▶ _GIVEN RECORDS_
────────

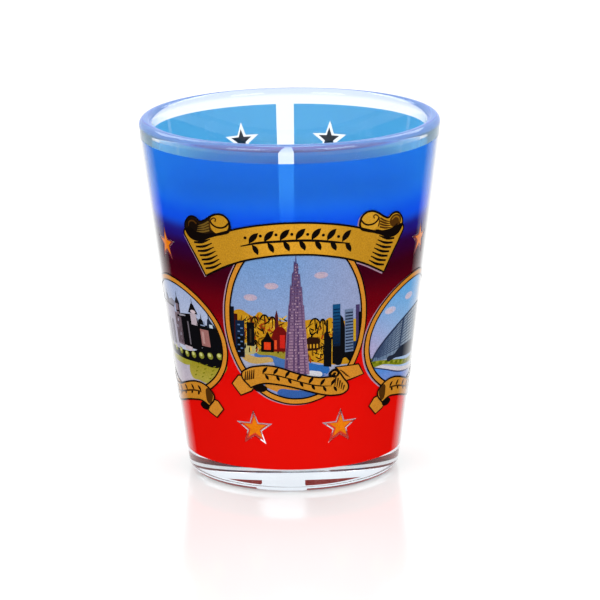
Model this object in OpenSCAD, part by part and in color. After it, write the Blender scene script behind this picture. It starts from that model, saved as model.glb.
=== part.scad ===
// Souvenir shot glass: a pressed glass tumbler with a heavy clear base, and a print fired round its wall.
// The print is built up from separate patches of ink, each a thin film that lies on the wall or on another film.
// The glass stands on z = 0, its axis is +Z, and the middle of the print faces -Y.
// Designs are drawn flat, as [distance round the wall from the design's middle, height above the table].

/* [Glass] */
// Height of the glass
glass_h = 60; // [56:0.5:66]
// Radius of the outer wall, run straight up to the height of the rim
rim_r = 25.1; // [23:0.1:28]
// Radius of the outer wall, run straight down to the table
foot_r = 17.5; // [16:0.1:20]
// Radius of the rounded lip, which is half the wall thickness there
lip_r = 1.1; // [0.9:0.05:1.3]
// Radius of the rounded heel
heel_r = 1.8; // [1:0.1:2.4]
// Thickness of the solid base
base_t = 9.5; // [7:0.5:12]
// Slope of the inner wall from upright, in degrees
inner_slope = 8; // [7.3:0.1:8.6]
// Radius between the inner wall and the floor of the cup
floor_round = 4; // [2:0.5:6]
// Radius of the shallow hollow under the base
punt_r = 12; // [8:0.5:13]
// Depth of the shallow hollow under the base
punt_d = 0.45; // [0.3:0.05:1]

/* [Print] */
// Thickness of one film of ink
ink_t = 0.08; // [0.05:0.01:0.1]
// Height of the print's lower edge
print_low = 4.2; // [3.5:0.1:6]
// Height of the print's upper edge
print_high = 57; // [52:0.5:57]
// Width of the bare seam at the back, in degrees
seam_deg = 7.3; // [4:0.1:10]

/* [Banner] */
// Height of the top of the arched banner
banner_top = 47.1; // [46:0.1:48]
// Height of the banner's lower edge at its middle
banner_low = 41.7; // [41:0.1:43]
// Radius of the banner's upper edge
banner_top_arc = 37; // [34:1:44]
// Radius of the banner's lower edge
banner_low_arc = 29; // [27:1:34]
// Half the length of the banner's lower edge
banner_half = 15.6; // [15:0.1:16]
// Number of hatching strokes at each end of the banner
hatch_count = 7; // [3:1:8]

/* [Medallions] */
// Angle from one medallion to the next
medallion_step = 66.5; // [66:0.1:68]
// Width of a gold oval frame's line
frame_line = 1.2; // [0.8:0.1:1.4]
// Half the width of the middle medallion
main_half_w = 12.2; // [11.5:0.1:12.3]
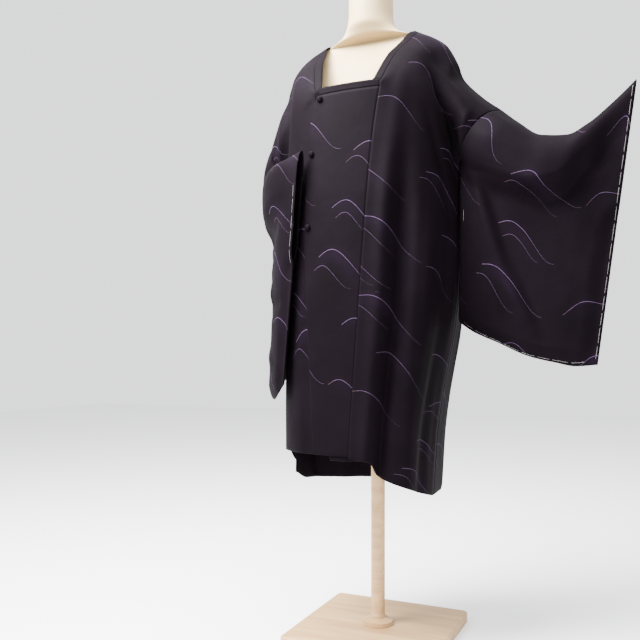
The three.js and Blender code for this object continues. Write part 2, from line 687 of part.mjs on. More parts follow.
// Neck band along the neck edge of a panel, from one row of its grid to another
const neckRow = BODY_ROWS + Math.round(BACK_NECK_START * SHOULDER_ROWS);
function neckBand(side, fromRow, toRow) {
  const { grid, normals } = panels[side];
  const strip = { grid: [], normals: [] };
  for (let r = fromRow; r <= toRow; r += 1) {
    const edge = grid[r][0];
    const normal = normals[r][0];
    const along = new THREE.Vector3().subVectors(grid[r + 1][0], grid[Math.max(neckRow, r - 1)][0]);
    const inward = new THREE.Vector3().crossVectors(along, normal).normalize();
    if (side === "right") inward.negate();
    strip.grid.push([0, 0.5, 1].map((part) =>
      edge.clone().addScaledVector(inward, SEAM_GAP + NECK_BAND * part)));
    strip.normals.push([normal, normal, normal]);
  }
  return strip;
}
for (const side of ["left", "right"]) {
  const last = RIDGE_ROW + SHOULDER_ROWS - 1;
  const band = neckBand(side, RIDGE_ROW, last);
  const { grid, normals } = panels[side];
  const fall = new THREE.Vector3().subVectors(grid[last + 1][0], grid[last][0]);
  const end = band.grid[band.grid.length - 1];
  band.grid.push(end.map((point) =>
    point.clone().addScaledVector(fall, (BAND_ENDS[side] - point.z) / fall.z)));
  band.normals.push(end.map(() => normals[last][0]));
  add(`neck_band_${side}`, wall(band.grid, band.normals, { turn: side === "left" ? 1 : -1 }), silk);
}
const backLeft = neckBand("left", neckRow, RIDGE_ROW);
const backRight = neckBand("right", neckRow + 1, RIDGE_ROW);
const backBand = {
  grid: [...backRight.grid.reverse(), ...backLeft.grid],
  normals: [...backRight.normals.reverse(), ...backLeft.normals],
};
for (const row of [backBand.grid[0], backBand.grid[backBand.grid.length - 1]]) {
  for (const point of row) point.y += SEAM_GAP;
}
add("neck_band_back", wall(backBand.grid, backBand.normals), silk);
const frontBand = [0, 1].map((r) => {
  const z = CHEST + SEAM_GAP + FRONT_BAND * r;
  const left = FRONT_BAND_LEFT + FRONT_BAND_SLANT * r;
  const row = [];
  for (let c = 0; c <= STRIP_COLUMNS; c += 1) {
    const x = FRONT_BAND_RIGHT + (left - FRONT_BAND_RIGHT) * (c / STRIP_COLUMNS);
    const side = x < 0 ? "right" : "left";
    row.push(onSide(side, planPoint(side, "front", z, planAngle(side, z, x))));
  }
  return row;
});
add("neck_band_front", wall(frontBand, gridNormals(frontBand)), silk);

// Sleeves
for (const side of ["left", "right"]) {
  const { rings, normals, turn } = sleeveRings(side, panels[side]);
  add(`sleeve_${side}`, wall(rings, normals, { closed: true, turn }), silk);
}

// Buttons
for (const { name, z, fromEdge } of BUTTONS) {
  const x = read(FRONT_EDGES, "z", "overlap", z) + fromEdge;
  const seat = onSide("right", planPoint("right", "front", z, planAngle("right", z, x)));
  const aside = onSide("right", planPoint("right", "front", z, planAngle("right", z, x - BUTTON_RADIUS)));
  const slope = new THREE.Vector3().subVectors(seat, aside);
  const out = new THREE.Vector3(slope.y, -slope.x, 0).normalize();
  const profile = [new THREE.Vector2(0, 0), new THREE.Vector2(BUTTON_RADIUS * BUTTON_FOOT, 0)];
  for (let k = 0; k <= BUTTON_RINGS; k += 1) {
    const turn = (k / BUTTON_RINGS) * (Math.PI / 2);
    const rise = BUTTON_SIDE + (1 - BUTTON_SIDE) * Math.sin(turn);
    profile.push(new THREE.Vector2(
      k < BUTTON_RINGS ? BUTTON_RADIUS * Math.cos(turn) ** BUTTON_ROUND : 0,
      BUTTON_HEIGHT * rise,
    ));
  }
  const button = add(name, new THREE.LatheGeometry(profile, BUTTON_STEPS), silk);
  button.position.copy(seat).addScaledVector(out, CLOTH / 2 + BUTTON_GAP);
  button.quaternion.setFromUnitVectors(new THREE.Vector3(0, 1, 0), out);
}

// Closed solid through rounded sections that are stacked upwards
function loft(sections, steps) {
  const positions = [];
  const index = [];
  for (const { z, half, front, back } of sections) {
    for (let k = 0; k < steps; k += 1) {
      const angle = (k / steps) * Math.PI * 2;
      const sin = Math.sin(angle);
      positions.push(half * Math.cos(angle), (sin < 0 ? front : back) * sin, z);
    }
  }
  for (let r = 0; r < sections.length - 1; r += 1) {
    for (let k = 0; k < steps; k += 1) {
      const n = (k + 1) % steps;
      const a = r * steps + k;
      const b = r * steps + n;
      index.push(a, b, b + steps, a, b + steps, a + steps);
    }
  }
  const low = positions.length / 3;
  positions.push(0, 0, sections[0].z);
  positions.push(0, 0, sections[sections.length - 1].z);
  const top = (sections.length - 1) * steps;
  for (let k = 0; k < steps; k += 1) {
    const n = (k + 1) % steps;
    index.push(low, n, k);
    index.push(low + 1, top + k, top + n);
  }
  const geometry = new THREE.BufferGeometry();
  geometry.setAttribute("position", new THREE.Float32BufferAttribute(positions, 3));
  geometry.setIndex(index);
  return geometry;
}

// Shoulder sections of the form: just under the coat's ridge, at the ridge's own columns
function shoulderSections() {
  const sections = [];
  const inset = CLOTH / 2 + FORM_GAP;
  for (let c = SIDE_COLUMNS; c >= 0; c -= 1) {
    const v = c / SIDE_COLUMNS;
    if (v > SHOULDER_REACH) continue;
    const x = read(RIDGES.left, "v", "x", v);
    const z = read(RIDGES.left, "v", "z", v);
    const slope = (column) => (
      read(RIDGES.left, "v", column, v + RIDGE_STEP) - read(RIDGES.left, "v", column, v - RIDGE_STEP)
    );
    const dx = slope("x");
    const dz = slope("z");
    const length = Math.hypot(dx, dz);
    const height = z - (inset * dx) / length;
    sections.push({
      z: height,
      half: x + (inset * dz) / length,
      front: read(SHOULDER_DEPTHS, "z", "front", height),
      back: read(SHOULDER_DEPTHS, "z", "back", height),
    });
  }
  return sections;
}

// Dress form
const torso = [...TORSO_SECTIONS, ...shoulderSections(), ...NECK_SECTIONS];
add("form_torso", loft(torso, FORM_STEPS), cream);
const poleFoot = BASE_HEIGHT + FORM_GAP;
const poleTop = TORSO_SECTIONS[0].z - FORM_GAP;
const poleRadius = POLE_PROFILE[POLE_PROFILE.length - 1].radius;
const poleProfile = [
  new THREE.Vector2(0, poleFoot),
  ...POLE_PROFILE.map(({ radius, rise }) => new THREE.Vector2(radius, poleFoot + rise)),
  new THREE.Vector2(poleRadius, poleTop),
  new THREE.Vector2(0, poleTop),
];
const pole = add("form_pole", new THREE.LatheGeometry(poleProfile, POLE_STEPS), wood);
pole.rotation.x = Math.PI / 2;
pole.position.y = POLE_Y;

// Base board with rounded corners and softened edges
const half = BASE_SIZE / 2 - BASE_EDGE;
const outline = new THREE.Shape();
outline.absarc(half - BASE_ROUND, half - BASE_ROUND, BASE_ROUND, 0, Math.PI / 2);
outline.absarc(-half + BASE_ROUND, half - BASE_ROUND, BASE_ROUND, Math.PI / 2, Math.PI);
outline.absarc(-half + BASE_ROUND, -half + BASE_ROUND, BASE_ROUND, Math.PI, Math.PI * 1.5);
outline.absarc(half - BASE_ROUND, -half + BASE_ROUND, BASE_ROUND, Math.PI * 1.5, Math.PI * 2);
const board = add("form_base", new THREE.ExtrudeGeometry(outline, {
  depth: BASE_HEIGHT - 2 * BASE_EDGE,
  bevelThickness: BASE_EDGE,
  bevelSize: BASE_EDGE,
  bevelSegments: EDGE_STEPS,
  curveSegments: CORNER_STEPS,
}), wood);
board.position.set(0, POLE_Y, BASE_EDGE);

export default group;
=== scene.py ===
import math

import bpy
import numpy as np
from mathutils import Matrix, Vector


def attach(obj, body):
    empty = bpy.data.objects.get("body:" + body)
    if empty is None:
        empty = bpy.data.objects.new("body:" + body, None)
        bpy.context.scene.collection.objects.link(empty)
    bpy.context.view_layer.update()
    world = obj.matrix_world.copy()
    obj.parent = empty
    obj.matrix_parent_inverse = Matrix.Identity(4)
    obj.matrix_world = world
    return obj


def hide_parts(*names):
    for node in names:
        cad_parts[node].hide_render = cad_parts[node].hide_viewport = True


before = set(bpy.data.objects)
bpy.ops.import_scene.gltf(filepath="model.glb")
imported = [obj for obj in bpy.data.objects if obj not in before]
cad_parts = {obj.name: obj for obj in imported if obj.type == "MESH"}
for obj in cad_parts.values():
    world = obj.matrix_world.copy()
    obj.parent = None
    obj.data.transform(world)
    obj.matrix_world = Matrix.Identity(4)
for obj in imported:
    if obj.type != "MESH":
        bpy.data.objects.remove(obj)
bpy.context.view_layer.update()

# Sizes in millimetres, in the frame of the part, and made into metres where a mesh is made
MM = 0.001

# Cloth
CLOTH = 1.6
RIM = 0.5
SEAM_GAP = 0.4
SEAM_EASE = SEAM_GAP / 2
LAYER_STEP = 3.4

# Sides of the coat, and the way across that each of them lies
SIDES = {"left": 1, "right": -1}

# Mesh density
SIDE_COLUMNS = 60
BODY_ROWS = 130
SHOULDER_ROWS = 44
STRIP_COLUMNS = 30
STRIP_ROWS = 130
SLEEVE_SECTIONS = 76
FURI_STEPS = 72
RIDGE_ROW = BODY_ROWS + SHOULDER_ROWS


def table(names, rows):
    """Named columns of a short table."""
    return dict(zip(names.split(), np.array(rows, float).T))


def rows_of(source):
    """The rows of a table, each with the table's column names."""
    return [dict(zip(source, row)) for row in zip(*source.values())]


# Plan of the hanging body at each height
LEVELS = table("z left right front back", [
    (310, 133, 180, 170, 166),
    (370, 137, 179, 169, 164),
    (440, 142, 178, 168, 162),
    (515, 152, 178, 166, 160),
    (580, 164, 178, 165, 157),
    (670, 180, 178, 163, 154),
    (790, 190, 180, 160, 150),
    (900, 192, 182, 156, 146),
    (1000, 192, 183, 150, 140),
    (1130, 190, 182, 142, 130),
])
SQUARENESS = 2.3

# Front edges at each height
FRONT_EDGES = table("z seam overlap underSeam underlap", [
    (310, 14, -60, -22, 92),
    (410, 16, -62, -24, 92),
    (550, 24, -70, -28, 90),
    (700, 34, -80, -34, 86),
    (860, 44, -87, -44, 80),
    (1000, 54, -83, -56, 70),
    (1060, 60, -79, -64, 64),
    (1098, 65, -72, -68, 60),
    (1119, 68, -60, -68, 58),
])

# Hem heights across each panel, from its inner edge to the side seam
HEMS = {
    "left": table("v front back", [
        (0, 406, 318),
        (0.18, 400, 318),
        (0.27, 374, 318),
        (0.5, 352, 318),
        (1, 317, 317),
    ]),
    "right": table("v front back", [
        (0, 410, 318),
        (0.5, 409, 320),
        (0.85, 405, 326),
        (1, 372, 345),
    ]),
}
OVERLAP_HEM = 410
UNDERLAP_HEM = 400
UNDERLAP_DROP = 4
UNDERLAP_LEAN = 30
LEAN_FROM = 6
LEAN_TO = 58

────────

▶ _DIRECTIONS FOR THIS TASK_
Count how many lines above include the word "context" and answer with that figure only.

▶ _IN RESPONSE_
3